First, advocates of civic education presume we're less informed about our history and institutions than were generations past. Surveys find many Americans can't list all three branches of government, name a single Supreme Court justice, or recognize major events and figures from the past. Clearly we don't know much about history.

But did we ever? Systematic comparisons are hard to find. The claim that Americans used to know more than we do now relies heavily on literary anecdotes or documentary sources like hard tests that used to be administered at surprisingly early grades.

That evidence is highly selective. Before World War I, for example, the high school graduation rate was less than 10 percent. Tests may have been more difficult for those who stuck it out, but students participating in formal education were only a small fraction of the total youth population. The graduation rate passed 50 percent around 1940, and it was not until the 1960s that the median American had completed high school. It's unlikely those generations learned substantially more in civics class because most of them never completed a high school civics class.

What polls we do have from the period confirm that civic ignorance is nothing new. In 1943, 77 percent of Americans were unable to say anything about the Bill of Rights. In 1954, just 11 percent could say how many states would elect members of the House of Representatives in upcoming elections. An even smaller proportion of Americans could name the three branches of government in 1952 (19 percent) than in 2021 (56 percent).

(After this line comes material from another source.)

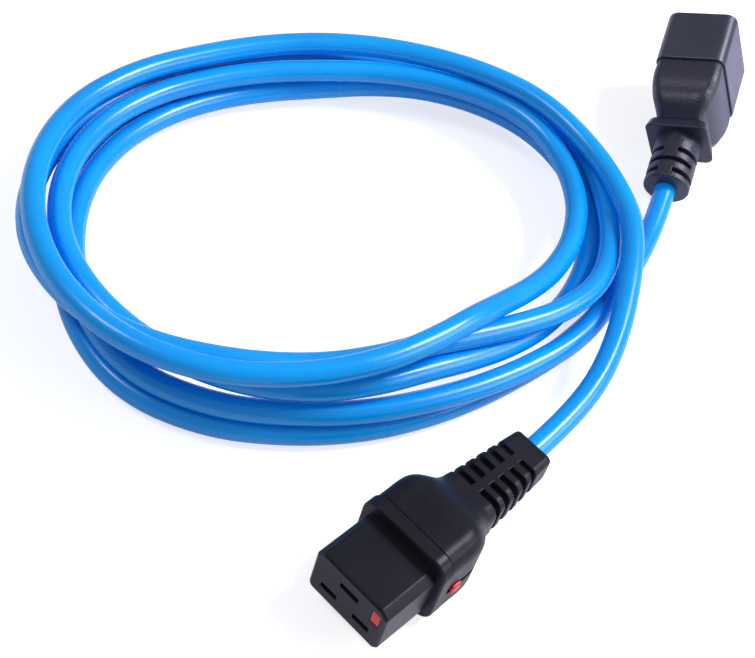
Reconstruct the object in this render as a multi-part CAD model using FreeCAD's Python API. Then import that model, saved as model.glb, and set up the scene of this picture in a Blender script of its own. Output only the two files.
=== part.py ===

Textbook knowledge isn't the only kind, of course. Even if you can't explain political institutions or name the people who participate in them, you might still know how to vote, express your opinion, or organize to promote some shared interest. But the second argument for civic education is that these two forms of knowledge are related if not identical. The more you know, the assumption goes, the more likely you are to be motivated and capable of political activity

There's a lot of research supporting a correlation between education and political engagement. It's not clear, though, whether classroom instruction has much causal influence in itself. The correlation is likely more due to effects of higher education in general than civics education specifically. For example, although they found college students who took courses in social sciences had higher rates of political engagement, sociologists Andrew Perrin and Alanna Gillis identified a similar if weaker effect for study in the arts and humanities.

A historical comparison is useful here, too. Harvard political scientist Robert Putnam has made a career of documenting the decline of civic association and political engagement since its peak in the middle of the 20th century. The same period saw a vast increase in educational attainment. If more time in school meant healthier civic life, you'd see the opposite result.

The connection is also lacking in more recent data. It's true voter turnout has been increasing in recent presidential elections, arguably tracking with larger numbers of Americans earning college degrees. Yet in 2020, the spike in voting was driven by voters who did not graduate from college. Their level of civic knowledge didn't change. They just turned out for a candidate they liked.

Indeed, former President Donald Trump's success in appealing to non-college white voters points to the problem with the third element of the case for civic education. Advocates tend to assume more educated citizens will find it easier to establish working relationships with each other. Even if they don't agree about everything, a combination of institutional understanding, moral reflection, and historical awareness will arguably help them agree to disagree. The implicit contrast is to ignorant brutes who gravitate to demagogic leaders and resentful agendas.

But political science scholarship suggests educated voters have their own pathologies. The shocking finding of The American Voter project of the 1950s, which launched the modern study of political behavior, is that more educated and informed voters are also more consistently ideological than those with less schooling and information. In recent years, that has meant they are more monolithically liberal.

Maybe the right kind of civic education would counteract these tendencies. As actually practiced, it's a source of division more than unity. The case for civic education envisions a new harmony established by converting more Americans into college-educated progressives. But that's very different from learning to live with genuine disagreements.

We should also admit that even if those assumptions were correct, implementation would remain an open question. American schools notoriously struggle to impart basic literacy and numeracy. Advanced political understanding may be beyond their capacity — and therefore a distraction from basic subjects in which they can be more effective.

For all these reasons, I'm skeptical that pouring money into civic education is very useful. At the least we should acknowledge incentives to overstate its benefits. Civic education is popular because curriculum mandates are easy. They appeal to a faith in the transformative power of classroom instruction that runs deep in American culture. That faith is much stronger than available evidence that civic education actually works.

This doesn't mean components of the civics curriculum aren't worth teaching. Political philosophy, American history, and other subjects that get swept under the dusty rug we call "civics" deserve an honored place in our schools, particularly in the higher grades. To attract students' interest and enthusiasm, however, they must be taught as subjects of inherent value and interest, not as a mere means to elusive social benefits. That change of frame would require much bigger changes to American education than any new curriculum can effect.